Redwall is ostensibly a children's series and at least for the first couple of chapters that seems true. The language in the opening chapters is fairly simplistic and lots of sentences are written as statements that end in exclamation marks to make it exciting! There's a focus on how small and cute the animals are, and there's lots of what people would probably describe as "cosiness" during the opening. But it doesn't take long for this to drop away and we end up reading a book that seems to straddle the line between adults fiction and what we'd categorise as YA these days. I was particularly surprised by the level of vocabulary used in the book and it made me wonder if modern children's and YA books are maybe a little condescending: or, if not condescending, that they assume a lower reading level or level of intellect on behalf of the reader than a children's book from 1986 does. I'm 38 years old (the same age as Redwall, funnily enough) and have been a voracious reader for over 30 years, I have an MA in English literature and make my career as a writer, and I still found myself having to look up unfamiliar words while reading. It didn't happen often, but that it happened at all is highly unusual for me and especially surprising to find in a children's book. 
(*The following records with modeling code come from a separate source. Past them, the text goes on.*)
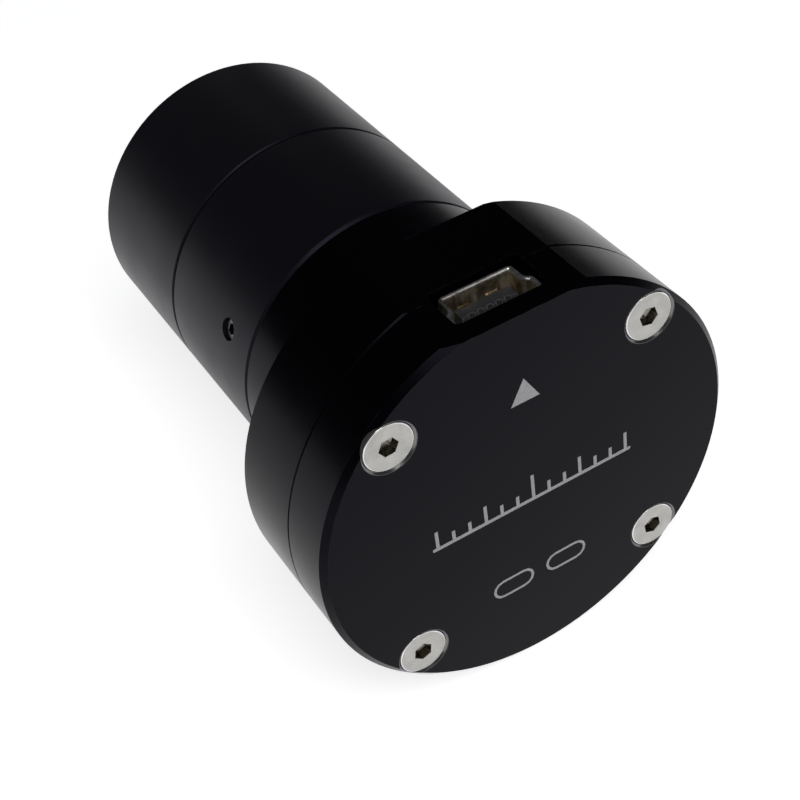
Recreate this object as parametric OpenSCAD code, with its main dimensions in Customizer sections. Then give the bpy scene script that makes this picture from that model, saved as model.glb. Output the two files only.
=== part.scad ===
// Guide camera: a short D-shaped camera head with a three-piece lens barrel.
// The optical axis is +Y, from the rear face at y = 0 towards the lens.
// The milled flat with the mini USB socket is on top, at +Z.

/* [Head] */
// Diameter of the camera head
head_d = 38.0; // [37:0.5:42]
// Distance from the optical axis to the milled flat on top
flat_z = 17.9; // [17.5:0.1:18.2]
// Length of the rear cover
cover_l = 5.4; // [5:0.1:5.8]
// Distance from the rear face to the front shoulder
shoulder_y = 13.1; // [13.1:0.1:15]
// Chamfer around the rear rim
rim_chamfer = 0.5; // [0.2:0.1:0.8]
// Thickness of the plate that closes the rear
rear_plate_t = 1.6; // [1.2:0.1:1.8]
// Radius of the pocket that holds the electronics
pocket_r = 14.0; // [13.8:0.1:14.2]

/* [Cover screws] */
// Diameter of the circle that the four screws stand on
screw_pcd = 33.0; // [33:0.1:33.4]
// Diameter of the countersunk heads
screw_head_d = 4.3; // [4.2:0.1:4.8]
// Length of the screws with their heads
screw_l = 10; // [8:1:10]
// Key size of the hexagon sockets
screw_key = 1.5; // [1.3:0.1:1.5]

/* [Barrel] */
// Outer diameter of the barrel
barrel_d = 27.8; // [27.4:0.1:28.6]
// Front end of the neck, where the lens barrel begins
neck_end = 22.9; // [22:0.1:23]
// Front end of the lens barrel, where the hood begins
barrel_end = 37.7; // [37.6:0.1:37.8]
// Front end of the hood
hood_end = 53.3; // [50:0.1:56]
// Open gap between the lens barrel and the hood at rest
focus_gap = 0.25; // [0.2:0.05:0.4]
// Inner radius of the hood
hood_bore_r = 12.4; // [12:0.1:12.8]

/* [Focus lock] */
// Angle of the lock screw around the barrel, from +X towards +Z
lock_angle = 156; // [120:1:170]
// Distance of the lock screw from the rear face
lock_y = 27.0; // [26:0.1:30]
// Nominal diameter of the lock screw
lock_d = 2.0; // [1.6:0.1:2.4]

/* [USB socket] */
// Width of the socket shell on its wide side
usb_w = 7.7; // [7.5:0.1:7.8]
// Height of the socket shell
usb_h = 3.95; // [3.8:0.05:4]
// Depth of the shell mouth under the flat
usb_recess = 0.55; // [0.3:0.05:0.8]
// Gap between the shell and the sides of its opening
usb_gap = 0.2; // [0.1:0.05:0.3]

/* [Electronics] */
// Thickness of the circuit board
board_t = 1.2; // [1:0.1:1.2]
// Radius of the circuit board
board_r = 13.7; // [13.5:0.1:13.7]
// Side of the square image sensor package
sensor_w = 10.0; // [8:0.1:10]

/* [Hidden] */
$fn = 96;
eps = 0.01;
thread_gap = 0.03;
running_gap = 0.05;
edge_break = 0.25;
fine_edge = 0.12;

head_r = head_d / 2;
barrel_r = barrel_d / 2;

// Cover screws, M2.5 countersunk
screw_r = 1.25;
screw_angles = [45, 135, 225, 315];
screw_recess = 0.1;
screw_edge = 0.12;
screw_sink_r = screw_head_d / 2 + 0.2;
screw_seat = screw_recess + screw_edge + screw_head_d / 2;
screw_seat_gap = 0.02;
screw_break = 0.06;
screw_tip = 0.4;
screw_key_depth = 0.95;
screw_hole_end = 11.2;

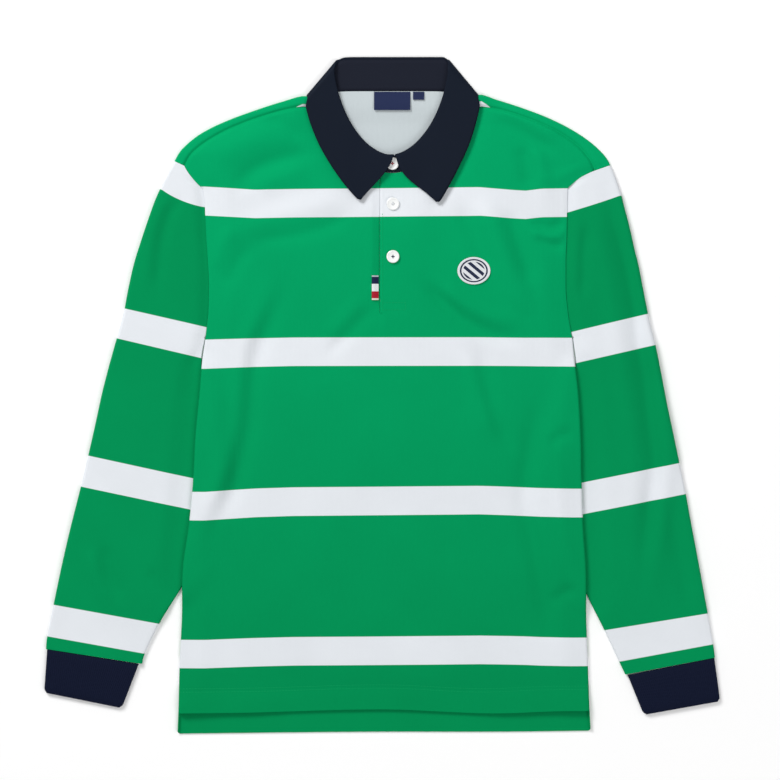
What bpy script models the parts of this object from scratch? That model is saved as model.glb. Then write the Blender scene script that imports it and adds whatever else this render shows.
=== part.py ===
"""Long-sleeved striped polo shirt, buttoned and laid flat on its back.

The frame has +Z up, the collar towards +Y and the hems towards -Y. The table top is z = 0.
Left and right are the wearer's, so the right sleeve is on the -X side.
The body, the sleeves, the cuffs and the collar are tubes of cloth pressed flat. Each piece that is
cut and sewn is its own closed wall, and neighbours stand SEAM apart. Lengths are in millimetres.
"""

import math

import bmesh
import bpy
import numpy as np
from mathutils import Matrix
from mathutils.bvhtree import BVHTree

MM = 0.001

# Cloth
CLOTH = 1.2            # double-knit jersey
LEAF_CLOTH = 1.4       # two layers of collar cloth
CUFF_CLOTH = 1.6
UNDER_CLOTH = 1.1      # lower placket strip
LABEL_CLOTH = 0.6
PATCH_CLOTH = 0.8
SEAM = 0.3             # clearance between neighbours
REST = 0.5             # clearance of a trim over the faceted cloth that it lies on

# Heights of the pressed tubes, from their underside to their top
FLAT_HEIGHT = 2.9      # middle of the body
EDGE_HEIGHT = 4.6      # body, beside its side folds and shoulders
EDGE_REACH = 60.0
SLEEVE_HEIGHT = 4.6
TUCKED_HEIGHT = 2.9    # sleeve, where the body lies on it
CUFF_HEIGHT = 4.8
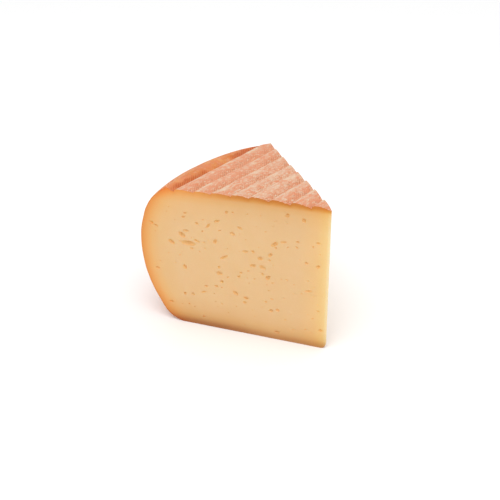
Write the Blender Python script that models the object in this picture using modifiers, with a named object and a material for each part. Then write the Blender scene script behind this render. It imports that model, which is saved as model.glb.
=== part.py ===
"""A wedge of washed-rind bethmale cheese, cut from a low round wheel and standing on its flat base.

Metres, +Z up. The origin is on the base, under the middle of the wedge's box. The first cut face looks to -Y,
its sharp tip is at +X and the wheel's rim at -X. While the wedge is being shaped, the foot of the tip is at
the origin, and it moves to its place at the end.
"""

import math
import random

import bmesh
import bpy
from mathutils import Matrix, Vector

MM = 0.001

# The wheel: its height, and its outer side as (height, radius) from the top face down to the base.
HEIGHT = 95 * MM
SIDE = (
    (95.0 * MM, 118.5 * MM),
    (91.2 * MM, 125.5 * MM),
    (83.6 * MM, 136.0 * MM),
    (71.0 * MM, 141.5 * MM),
    (57.0 * MM, 143.5 * MM),
    (42.8 * MM, 142.5 * MM),
    (28.5 * MM, 138.8 * MM),
    (14.2 * MM, 131.7 * MM),
    (3.8 * MM, 124.2 * MM),
    (0.0, 116.1 * MM),
)
STEPS_BETWEEN_STATIONS = 3
WHEEL_STEPS = 180

# Beside the first cut the shoulder is fuller than a turned one: by how much at the top, and how far from the cut
# and how far down the side that reaches.
SWELL = 6.8 * MM
SWELL_REACH = 34 * MM
SWELL_FOOT = 80 * MM
SWELL_POWER = 1.76

# The wedge: the angle at its tip, and the wheel's centre seen from the tip, which the cuts just miss. The tip's
# edge is sharp, and worn round near its foot.
WEDGE_ANGLE = math.radians(54.4)
WHEEL_CENTRE = Vector((11.25 * MM, 30.5 * MM, 0.0))
TIP_RADIUS = 0.5 * MM
FOOT_RADIUS = 2.2 * MM
FOOT_WEAR_HEIGHT = 5.0 * MM
FOOT_WEAR_LEVELS = (0.0, 0.15, 0.35, 0.65, 1.0)
TIP_STEPS = 4
WELL_CLEAR = 300 * MM

# The ridges that a slatted mat presses into the top. The notches between them are given as distances from the
# tip, and the last one is the furrow where the mat ends, before the smooth shoulder. Each ridge slopes down
# gently towards the tip and steeply towards the rim, and those near the tip are deeper.
NOTCHES = [distance * MM for distance in (0.0, 12.8, 25.8, 38.7, 52.0, 63.5, 77.0, 88.7, 101.6)]
RIDGE_DIRECTION = math.radians(78.5)
RIDGE_DEPTH = 1.1 * MM
RIDGE_DEPTH_AT_TIP = 2.1 * MM
DEEP_RIDGE_REACH = 60 * MM
CREST_UNEVENNESS = 0.3 * MM
NOTCH_UNEVENNESS = 0.2 * MM
GENTLE_SLOPE_POWER = 2.4
STEEP_SLOPE_POWER = 14
RIDGE_STEPS = 8
RIDGE_SEED = 4
FURROW_DEPTH = 2.2 * MM
FURROW_WIDTH = 6.0 * MM
FURROW_STEPS = 5

# The top is a little domed: it rises by the crown towards the tip, which lies near the wheel's middle. The crown
# is full up to its plateau and ends at its foot, as distances from the tip, and is lower away from the first cut.
# Only the uppermost part of the cheese is lifted.
CROWN = 2.1 * MM
CROWN_FOOT = 108 * MM
CROWN_PLATEAU = 40 * MM
CROWN_LOWEST = 84 * MM
CROWN_FULL = 92 * MM
CROWN_SHARE_BEHIND = 0.65
CROWN_BEHIND = (10 * MM, 60 * MM)

# The eyes, which are the small gas holes in the paste. The largest on the first cut face are placed by hand:
# distance from the tip, height, length, width, and the slant of the length in degrees.
LARGE_EYES = (
    (94, 59, 7.8, 2.8, 0),
    (99, 64, 4.4, 2.4, -35),
    (107, 58, 3.8, 2.2, -30),
    (96, 68, 3.8, 1.6, 5),
    (75, 77, 3.4, 1.5, 20),
    (81, 73, 3.4, 1.5, 50),
    (76, 63, 3.2, 2.0, 50),
    (64, 70, 3.0, 1.9, -20),
    (59, 75, 2.8, 1.5, -15),
    (55, 59, 3.2, 1.6, 5),
    (70, 53, 5.2, 1.5, 30),
    (45, 56, 2.8, 2.1, 10),
    (39, 60, 3.0, 1.8, 40),
    (44, 50, 3.8, 1.9, -20),
    (50, 50, 3.6, 1.9, 15),
    (36, 67, 4.2, 2.2, 35),
    (40, 44, 3.2, 2.0, 40),
    (98, 41, 3.2, 2.0, -60),
    (73, 41, 3.8, 2.1, -5),
    (72, 35, 2.4, 2.0, 0),
    (62, 28, 3.6, 2.0, -25),
    (55, 26, 2.9, 1.8, 0),
    (13, 39, 3.6, 1.6, 10),
    (33, 6, 2.8, 1.7, -10),
)
EYE_SEED = 11
SMALL_EYES_FRONT = 14
SMALL_EYES_BACK = 36
SMALL_EYE_LENGTHS = (1.8 * MM, 3.4 * MM)
LARGE_EYE_LENGTH = 3.0 * MM
SMALL_EYE_FLATNESS = (0.5, 0.85)
SMALL_EYE_SLANT = 35
EYE_GAP = 4.5 * MM
EYE_MARGIN = 9 * MM
EYE_DEPTH_SHARE = 0.8

# The rind is the outside of the same cheese, and the paste shows on the cut faces and in the eyes.
RIND_SLOT = 0
RIND_COLOUR = (0.76, 0.36, 0.21, 1.0)
RIND_ROUGHNESS = 0.7
PASTE_SLOT = 1
PASTE_COLOUR = (0.83, 0.56, 0.28, 1.0)
PASTE_ROUGHNESS = 0.45
SHARP_ANGLE = math.radians(30)


def clear_scene():
    for obj in list(bpy.data.objects):
        bpy.data.objects.remove(obj, do_unlink=True)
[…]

The story itself is fairly compelling. An abbey populated by mice and other woodland creatures comes under siege from a rat warlord and his army of evil rats, ferrets, stoats, and weasels. A young mouse discovers that he is the reincarnation of an ancient hero and goes on a quest to recover his lost sword in order to help mount a defence of the abbey. During his quest, he befriends creatures who would traditionally be enemies of mice like sparrows, a cat, and a barn owl, and turns them into allies while helping to solve their various problems. In the process he learns what it means to be a hero. This is a very traditional, familiar fantasy narrative and one that I enjoy generally, and I think it was largely the familiarity of this story combined with the relative novelty of the setting and the cast of anthropomorphic animals that kept me reading even when the book itself was often a slog to get through. 

I can't even really put my finger on what made the book such a slog for me, but it definitely was. I found myself losing my concentration and my interest very regularly, so that a book that should have only taken me a few hours to read ended up taking a few days as I dipped into it a chapter or two at a time before getting bored and putting it down. But I still kept coming back to it even when I was debating whether I should finish it or go and read something else that I might actually enjoy. Despite feeling like it was often spinning its wheels and not going anywhere, and despite increasingly finding myself skimming chapters that weren't concerned with Matthias' quest for the sword towards the end of the novel, I nevertheless wanted to stick it out and finish the book rather than abandoning it.

It's definitely rough in places. One thing that really stuck out to me is that Jacques is very inconsistent about the scale of this world. (I'm very sure that I'm not the first person to make this observation). Our first site of Cluney and his army of 500 rats sees them on the back of a haywagon being pulled by a horse. All 500 rats in his army fit in the hay on the back of the wagon. This indicates to me that the wagon and the rats are scaled in a way that matches the real world. And yet, at the end of the novel, the rats construct a siege engine out of the wagon which they are able to lift using block and tackle in order that they can remove the axles and the wheels and drag them to the abbey. Similarly, at one point Matthias meets an army of shrews who live inside a hollowed out tree trunk. This tells me that the shrews and Matthias are the size of real shrews and mice. And yet a chapter later they cross a river by paddling on a tree trunk, which they are able to move by punting with poles in the water. This indicates that at this point in the novel the mice and shrews are now human-sized in relation to the trees. It's not important that the scale keeps changing and I'm sure that it's not something that most children would pick up on or care about, but it bothered me. I also sort of respected how little Jacques cared it, though.

All this is to say that I genuinely do not know whether I think this first Redwall book was good or not. I don't think I would be in a rush to recommend it to somebody, but likewise if somebody asked me "should I read Redwall?" I don't think I would immediately say no. I also find myself in a strange situation where I'm glad that I can now read something else other than this book, but I am still interested in reading at least the next book in the series. It's a weird place to be in.

Unrelated: at one point in my life I was a huge Harry Potter fan, though I no longer talk about those books because I vehemently disagree with the author's views about trans people and her behaviour surrounding this issue. It was very interesting to me to see a number of plot points and character details in this book that seem to have been lifted almost whole cloth for the Potter novels. I had always known that those books were at least a little derivative of other, earlier works, even when I was a huge, fanfic-writing fan, but this is the first time I've personally discoveredsomething that ends up being very significant in the Potter books that exists in work that predates them.